Improve market intelligence. In an effort to become a smarter regulator, the agency will make two immediate reforms. First, it will move elements of its market surveillance branch from the Division of Market Oversight (DMO) over to the Division of Enforcement (DOE) so as to fortify efforts to identify and prosecute violations of law involving spoofing, manipulation, and fraud. Second, elements the DMO itself will be reorganized as a new market intelligence branch, the function of which will seek to understand, analyze, and communicate current and emerging derivatives market dynamics, developments, and trends.
Embracing FinTech. Earlier this year, Chairman Giancarlo directed his staff to review FinTech innovation issues and respond to the following three queries; (1) how should the CFTC leverage FinTech innovation to make it a more effective regulator?, (2) how can FinTech innovation help identify CFTC rules and regulations that need to be updated for relevance in 21st century digital markets?, and (3) what is the right role of the CFTC in promoting U.S. FinTech innovation in CFTC regulated markets? The completion of that review is expected shortly and will be the subject of further discussion in the coming months.

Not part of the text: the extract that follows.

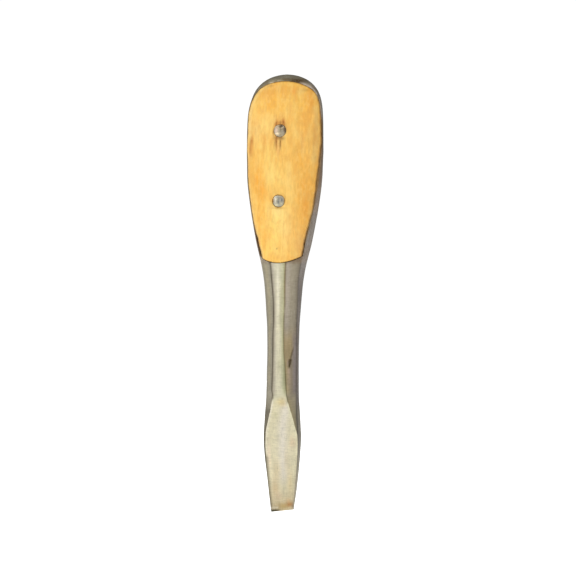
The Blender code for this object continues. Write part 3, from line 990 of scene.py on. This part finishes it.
# Patches of a head's colour, as above but in shares of its radius.
UPPER_STAINS = (
    ("b09c7a", 0.1, 0, 2, 2, 0.7),
    ("5f4c36", 0.15, 0.66, 0.42, 0.24, 1), ("64523e", 0.85, 0.15, 0.3, 0.6, 1.1),
    ("e6c9b4", -0.58, 0.05, 0.26, 0.36, 1), ("cdb294", -0.42, 0.45, 0.22, 0.2, 0.8),
    ("756b52", 0.12, 0.3, 0.16, 0.42, 0.9), ("f3dfba", -0.44, -0.48, 0.34, 0.24, 1),
    ("8f816c", -0.9, 0.4, 0.16, 0.4, 0.6), ("9a9484", 0.4, -0.2, 0.24, 0.3, 0.6),
    ("ab8656", -0.05, 1, 0.75, 0.17, 1.2),
)
LOWER_STAINS = (
    ("b8a585", 0, 0.5, 2, 0.6, 0.5),
    ("e2dcc6", -0.45, 0.1, 0.16, 0.4, 0.9), ("e8dfba", -0.3, -0.62, 0.4, 0.2, 0.9),
    ("7d8484", 0, -0.1, 0.14, 0.5, 0.9), ("6f7477", 0.5, 0.2, 0.2, 0.34, 0.9),
    ("cfd2c8", 0.24, 0.3, 0.12, 0.2, 0.8), ("d5cdac", 0.5, -0.45, 0.22, 0.22, 0.7),
    ("8d9494", -0.2, 0.6, 0.4, 0.14, 0.8), ("796a48", -0.1, 0.95, 0.85, 0.18, 1),
    ("c9ab80", -0.86, 0.3, 0.14, 0.55, 0.8),
)


def rivet_mesh(name, flats, outline, dent, seed):
    """Both peened heads and the neck between them, as one stack of rings."""
    (level_z, radius, half) = rivet_place(name)
    base = half - HEAD_CROWN
    under = base - HEAD_DEPTH
    turned = tuple((-b, a, c) for (a, b, c) in flats)
    front = head_rings(radius, base, flats, dent, outline, seed)
    back = head_rings(radius, base, turned, nothing, outline, seed + 5)
    angles = even_angles(RIVET_SPOKES)
    skirt = radius * outline(angles)
    neck = NECK_SHARE * radius
    stack = [ring * (1, FRONT, 1) for ring in front]
    for (reach, y) in ((skirt, -under), (neck, -under), (neck, under), (skirt, under)):
        stack.append(ring_at(angles, reach, y))
    stack += back[::-1]
    points = np.concatenate(stack) + (0, 0, level_z)
    return new_mesh_object(name + "_peened", points, ring_faces(len(stack), RIVET_SPOKES))


def paint_rivet(item, name, dent, stains):
    """Colours of a rivet's heads: stains, dark rim and dents."""
    (level_z, radius, _) = rivet_place(name)
    (x, y, z) = points_of(item).T
    (x, z) = (x / radius, (z - level_z) / radius)
    tint = np.tile(rgb("b3ae9b"), (len(x), 1))
    dab(tint, "8b7a58", 0.8 * ramp(np.hypot(x, z), 0.84, 1))
    dab_blots(tint, x, z, stains)
    dab(tint, "4a3f2f", 3.4 * dent(x, z) * (y < 0))
    store_tint(item, tint)


def make_rivet(name, flats, outline, dent, stains, seed):
    """A through rivet with a hammered head on each side."""
    item = rivet_mesh(name, flats, outline, dent, seed)
    smooth(item, 30)
    paint_rivet(item, name, dent, stains)
    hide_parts(name)
    return item


# -------- materials

WHITE = (1, 1, 1)


class Shader:
    """Small helper that adds nodes to the tree of a material or a world."""

    def __init__(self, owner):
        owner.use_nodes = True
        self.owner = owner
        self.tree = owner.node_tree
        self.surface = self.tree.nodes.get("Principled BSDF")
        self.places = self.tree.nodes.new("ShaderNodeTexCoord").outputs

    def put(self, socket, value):
        if isinstance(value, bpy.types.NodeSocket):
            self.tree.links.new(value, socket)
        elif isinstance(value, tuple):
            socket.default_value = (*value, 1)
        else:
            socket.default_value = value

    def add(self, kind, output, inputs, **settings):
        """One output of a new node with these settings and inputs."""
        node = self.tree.nodes.new("ShaderNode" + kind)
        for (name, value) in settings.items():
            setattr(node, name, value)
        for (name, value) in inputs.items():
            self.put(node.inputs[name], value)
        return node.outputs[output]

    def math(self, operation, a, b):
        return self.add("Math", 0, {0: a, 1: b}, operation=operation)

    def mix(self, share, a, b):
        return self.add("Mix", 2, {0: share, 6: a, 7: b}, data_type="RGBA")

    def noise(self, size, detail, roughness, seed):
        """Noise from 0 to 1; size is the grain in millimetres along each axis."""
        scale = [1 / (MM * part) for part in size]
        shift = [seed, seed * 1.7, seed * 0.3]
        spot = self.add("Mapping", 0, {"Vector": self.places["Object"], "Scale": scale, "Location": shift})
        inputs = {"Vector": spot, "Scale": 1, "Detail": detail, "Roughness": roughness}
        return self.add("TexNoise", "Fac", inputs)

    def stretch(self, value, low, high, to_low=0, to_high=1):
        limits = {"From Min": low, "From Max": high, "To Min": to_low, "To Max": to_high}
        return self.add("MapRange", 0, {"Value": value, **limits})

    def camera_ray(self):
        return self.add("LightPath", "Is Camera Ray", {})

    def mark(self, name, output="Fac"):
        """Number or colour kept on the mesh under a name."""
        return self.add("Attribute", output, {}, attribute_name=name)

    def shade(self, colour, value):
        """Colour made lighter or darker by a value near 1."""
        return self.add("VectorMath", 0, {0: colour, "Scale": value}, operation="SCALE")

    def painted(self, value, low, high, dark, light):
        """The painted colour, made darker or lighter by a noise."""
        return self.shade(self.mark("tint", "Color"), self.stretch(value, low, high, dark, light))

    def stain(self, colour, value, low, high, share, code):
        """Colour pulled towards another one, up to a share, where a noise runs from low to high."""
        return self.mix(self.stretch(value, low, high, 0, share), colour, rgb(code))

    def bump(self, height, strength, distance, **under):
        """Normal bent by a height in millimetres, over another one given as Normal."""
        inputs = {"Height": height, "Strength": strength, "Distance": distance * MM, **under}
        return self.add("Bump", 0, inputs)

    def finish(self, *looks):
        """The material, given its colour, roughness, metallic share and normal."""
        for (name, value) in zip(("Base Color", "Roughness", "Metallic", "Normal"), looks):
            self.put(self.surface.inputs[name], value)
        return self.owner


def new_shader(name):
    return Shader(bpy.data.materials.new(name))


def wood_material(name, seed):
    """Varnished wood: painted colour, broad and fine figure, pores and a dirty rim."""
    wood = new_shader(name)
    broad = wood.noise((2.6, 30, 8), 3, 0.55, seed)
    streak = wood.noise((0.8, 30, 3.4), 4, 0.6, seed + 3)
    fibre = wood.noise((0.3, 9, 4), 3, 0.6, seed + 7)
    pore = wood.noise((0.2, 9, 1.3), 2, 0.5, seed + 11)
    mottle = wood.noise((1.7, 30, 2.2), 2, 0.5, seed + 5)
    colour = wood.painted(streak, 0.3, 0.7, 0.88, 1.08)
    colour = wood.stain(colour, broad, 0.5, 0.72, 0.4, "e69d3c")
    colour = wood.stain(colour, broad, 0.5, 0.28, 0.35, "fad880")
    colour = wood.stain(colour, mottle, 0.52, 0.72, 0.3, "e2a452")
    colour = wood.stain(colour, mottle, 0.48, 0.3, 0.25, "fbd27c")
    colour = wood.stain(colour, fibre, 0.56, 0.8, 0.26, "cf9343")
    colour = wood.stain(colour, pore, 0.64, 0.8, 0.24, "b97d35")
    dirt = wood.math("MULTIPLY", wood.mark("rim"), wood.stretch(broad, 0.35, 0.65, 0.15, 0.55))
    colour = wood.mix(dirt, colour, rgb("6a4824"))
    normal = wood.bump(fibre, 0.2, 0.04, Normal=wood.bump(streak, 0.2, 0.08))
    wood.surface.inputs["Specular IOR Level"].default_value = 0.35
    return wood.finish(colour, wood.stretch(streak, 0.3, 0.7, 0.42, 0.6), 0, normal)


def steel_material():
    """Worn forged steel: painted colour, clouds, drawn lines, specks and fine scratches."""
    steel = new_shader("worn_forged_steel")
    cloud = steel.noise((3, 3, 5), 4, 0.6, 1)
    drawn = steel.noise((0.4, 0.4, 9), 4, 0.6, 2)
    speck = steel.noise((0.55, 0.55, 0.7), 3, 0.6, 3)
    scratch = steel.noise((0.14, 0.14, 4), 3, 0.6, 4)
    ribs = steel.noise((2.6, 2.6, 0.55), 3, 0.6, 5)
    colour = steel.painted(cloud, 0.3, 0.7, 0.9, 1.1)
    colour = steel.shade(colour, steel.stretch(ribs, 0.3, 0.7, 0.9, 1.09))
    colour = steel.stain(colour, drawn, 0.52, 0.78, 0.3, "7f7862")
    colour = steel.stain(colour, drawn, 0.46, 0.28, 0.2, "ddd8c6")
    colour = steel.stain(colour, speck, 0.6, 0.76, 0.4, "7a6c50")
    grime = steel.math("MULTIPLY", steel.mark("grime"), steel.stretch(cloud, 0.45, 0.62))
    colour = steel.mix(grime, colour, rgb("5d482e"))
    normal = steel.bump(ribs, 0.15, 0.03, Normal=steel.bump(scratch, 0.25, 0.02))
    normal = steel.bump(speck, 0.25, 0.03, Normal=normal)
    dull = steel.stretch(cloud, 0.3, 0.7, 0.36, 0.5)
    metallic = steel.math("SUBTRACT", 0.85, steel.math("MULTIPLY", steel.mark("seat"), 0.85))
    return steel.finish(colour, dull, metallic, normal)


def rivet_material():
    """Hammered steel with dull specks."""
    rivet = new_shader("hammered_rivet_steel")
    cloud = rivet.noise((1.2, 1.2, 1.2), 4, 0.6, 5)
    speck = rivet.noise((0.3, 0.3, 0.3), 3, 0.6, 6)
    colour = rivet.stain(rivet.painted(cloud, 0.3, 0.7, 0.85, 1.1), speck, 0.55, 0.72, 0.4, "77705e")
    dull = rivet.stretch(cloud, 0.3, 0.7, 0.34, 0.48)
    return rivet.finish(colour, dull, 0.75, rivet.bump(speck, 0.35, 0.04))


def floor_material():
    """Pale floor that the camera sees as white; light and reflections see plain pale grey."""
    pale = new_shader("pale_floor")
    glow = pale.stretch(pale.camera_ray(), 0, 1, 0.25, 0.8)
    pale.put(pale.surface.inputs["Emission Color"], WHITE)
    pale.put(pale.surface.inputs["Emission Strength"], glow)
    grain = pale.noise((40, 40, 40), 2, 0.5, 8)
    colour = pale.mix(pale.stretch(grain, 0.3, 0.7), (0.8, 0.8, 0.79), (0.77, 0.77, 0.77))
    return pale.finish(colour, 0.9, 0, pale.bump(grain, 0.02, 0.1))


# -------- floor, light and camera

# The photo's view. VIEW_DISTANCE and FLOOR_REACH are in metres, the other lengths in millimetres;
# VIEW_HEIGHT is what the picture spans, and the camera aims AIM_ASIDE to the right of the axis.
VIEW_TURN = math.radians(17)
VIEW_ROLL = math.radians(0.54)
VIEW_DISTANCE = 1.1
VIEW_HEIGHT = 233.8
AIM_HEIGHT = 91
AIM_ASIDE = 1.75
SENSOR_WIDTH = 36
FLOOR_REACH = 1.5
FLOOR_DROP = 0.4
# The world's brightness: at the front, behind, added towards the top, and seen by the camera.
WORLD_LIGHT = (0.78, 0.18)
WORLD_LIFT = 0.1
WORLD_SEEN = 1.05
# Lamps: side of the square, and places below, in metres.
LAMP_SIZE = 0.6


def make_floor():
    builder = bmesh.new()
    bmesh.ops.create_grid(builder, x_segments=8, y_segments=8, size=FLOOR_REACH)
    mesh = bpy.data.meshes.new("floor")
    builder.to_mesh(mesh)
    builder.free()
    floor = add_object("floor", mesh)
    floor.location.z = -FLOOR_DROP * MM
    mesh.materials.append(floor_material())


def aim(item, place, target):
    """Put a lamp at a place in metres and point it at a target."""
    item.location = place
    item.rotation_euler = (Vector(place) - Vector(target)).to_track_quat("Z", "Y").to_euler()


def make_light(name, place, power, shine=True):
    """Soft square lamp aimed at the tool; one without shine lights but isn't reflected."""
    data = bpy.data.lights.new(name, "AREA")
    data.shape = "SQUARE"
    data.size = LAMP_SIZE
    data.energy = power
    item = add_object(name, data)
    aim(item, place, (0, 0, 0.5 * TOP * MM))
    item.visible_glossy = shine


def make_world():
    """White to the camera; for light and reflections bright in front and darker behind."""
    world = bpy.data.worlds.new("studio")
    sky = Shader(world)
    split = sky.tree.nodes.new("ShaderNodeSeparateXYZ")
    sky.put(split.inputs[0], sky.places["Generated"])
    depth = sky.stretch(split.outputs["Y"], -1, 1, *WORLD_LIGHT)
    light = sky.add("Math", 0, {0: split.outputs["Z"], 1: WORLD_LIFT, 2: depth}, operation="MULTIPLY_ADD")
    strength = sky.add("Mix", 0, {0: sky.camera_ray(), 2: light, 3: WORLD_SEEN}, data_type="FLOAT")
    background = sky.tree.nodes["Background"]
    sky.put(background.inputs["Color"], WHITE)
    sky.put(background.inputs["Strength"], strength)
    bpy.context.scene.world = world


def make_camera():
    data = bpy.data.cameras.new("photo_view")
    camera = add_object("photo_view", data)
    back = Vector((math.sin(VIEW_TURN), -math.cos(VIEW_TURN), 0))
    right = Vector((math.cos(VIEW_TURN), math.sin(VIEW_TURN), 0))
    target = Vector((0, 0, AIM_HEIGHT * MM)) + right * (AIM_ASIDE * MM)
    camera.location = target + back * VIEW_DISTANCE
    camera.rotation_euler = back.to_track_quat("Z", "Y").to_euler()
    camera.rotation_euler.rotate_axis("Z", VIEW_ROLL)
    data.sensor_width = SENSOR_WIDTH
    data.lens = data.sensor_width * VIEW_DISTANCE / (VIEW_HEIGHT * MM)
    data.clip_start = 0.05
    data.clip_end = 20
    scene = bpy.context.scene
    scene.camera = camera
    scene.view_settings.view_transform = "Standard"
    scene.view_settings.look = "None"


def settle(item, material):
    """Give a finished piece its material and its place on the tool's one rigid body."""
    item.data.materials.clear()
    item.data.materials.append(material)
    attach(item, "root")


settle(make_forging(), steel_material())
front_wood = make_scale("front_wood", "front_scale", FRONT, 21)
settle(front_wood, wood_material("honey_wood_front", 2))
back_wood = make_scale("back_wood", "back_scale", BACK, 34)
settle(back_wood, wood_material("honey_wood_back", 9))
rivet_finish = rivet_material()
upper = (UPPER_FLATS, upper_outline, upper_dent, UPPER_STAINS, 41)
lower = (LOWER_FLATS, lower_outline, lower_dent, LOWER_STAINS, 47)
for (rivet_name, looks) in zip(RIVETS, (upper, lower)):
    settle(make_rivet(rivet_name, *looks), rivet_finish)

make_floor()
make_world()
make_light("key", (-0.55, -0.75, 0.7), 4)
make_light("fill", (0.7, -0.8, 0.3), 0.6)
make_light("back_fill", (0.25, 0.7, 0.75), 5, shine=False)
make_camera()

Trading, liquidity and calibration bank capital charges for economic growth. Since the passage of Dodd-Frank, banks have been prompted to significantly increase their regulatory capital by raising more equity in relation to their total assets. In Giancarlo’s view, this has resulted in a market where traditional dealers can support little risk, a situation that, in itself, nurtures liquidity risk, which a first order concern for the CFTC and other market regulators. Accordingly, Giancarlo believes the time has come to recalibrate bank capital requirements to better balance systemic risk concerns with healthy economic growth and American prosperity.
Fix flawed swaps rules. Giancarlo advocates for healthy markets by fixing flawed CFTC swaps trading rules. In his view, a fundamental mismatch exists between the CFTC’s swaps trading framework and the distinct liquidity, trading, and market structure characteristics of the global swaps market. As a result, global swap market participants have been driven away from transacting with entities subject to CFTC swaps regulation. In Giancarlo’s view, the CFTC must move forward with a better regulatory framework for swaps trading by allowing market participants to choose the manner of trade execution best suited to their swaps trading and liquidity rather than have it chosen for them by the federal government.
Effective international engagement. The U.S. played a leading role in formulating the reforms to the global swaps markets after the 2008 financial crisis. Giancarlo advocates for the CFTC continuing to work constructively with its overseas regulatory counterparts as it did in establishing the post-crisis regulatory swap framework. At the same time, though, Giancarlo believes that the CFTC must fully embrace the Trump Administration’s executive order to advance American interests in international financial regulatory negotiations and meetings. Additionally, it’s his view that as our regulatory counterparts continue to implement swaps reforms in their markets, it is critical that we make sure our rules do not conflict and fragment the global marketplace.
Normalize CFTC operations. Noting that the CFTC has operated at a breakneck pace driven by Dodd-Frank’s mandate for swift rule implementation over the past six years, Giancarlo believes that the time has now come for the agency to resume normalized operations and practices. This means a return to greater care and precision in rule drafting, more thorough econometric analysis, less contracted time frames for public comment, and a reduced docket of new rules and regulations to be absorbed by market participants.
Focus on core CFTC mission. Giancarlo believes the CFTC must reset its focus on its core mission: fostering open, transparent, competitive, and financially sound markets for the trading of derivatives. This means continuing to work cooperatively with parallel federal market regulators, like the SEC and law enforcement and, where appropriate, to delegate responsibility to the National Futures Association, the exchanges, and the other self-regulatory organizations (SROs) in matters where SROs are able to act effectively. Giancarlo also emphasized the CFTC Enforcement Division’s ongoing commitment to deter those who may seek to engage in market fraud or manipulation and to aggressively pursue wrongdoers under the Trump Administration.
Run a tighter ship. Giancarlo sees the need to run a tighter ship operationally. He recently launched a comprehensive budget and spending review prior to engaging with the White House and congressional appropriators over future agency funding. Toward this end, Giancarlo intends to utilize managerial skills and business experience to bring the best operational practices from the private sector to the CFTC.
In short, Commissioner Giancarlo believes that the American people elected President Trump to turn the tide of over-regulation and the time has come to reduce regulatory barriers to economic growth. As reflected by his remarks in Boca Raton, the CFTC must focus on its mission to foster open, transparent, competitive, and financially sound markets in ways that best foster American prosperity. With the president’s nomination to serve as the Commission’s chairman and the vote of confidence that entails, Giancarlo will be in a much stronger position to move the agency forward to achieve these broad objectives. A Senate confirmation is expected with minimal opposition.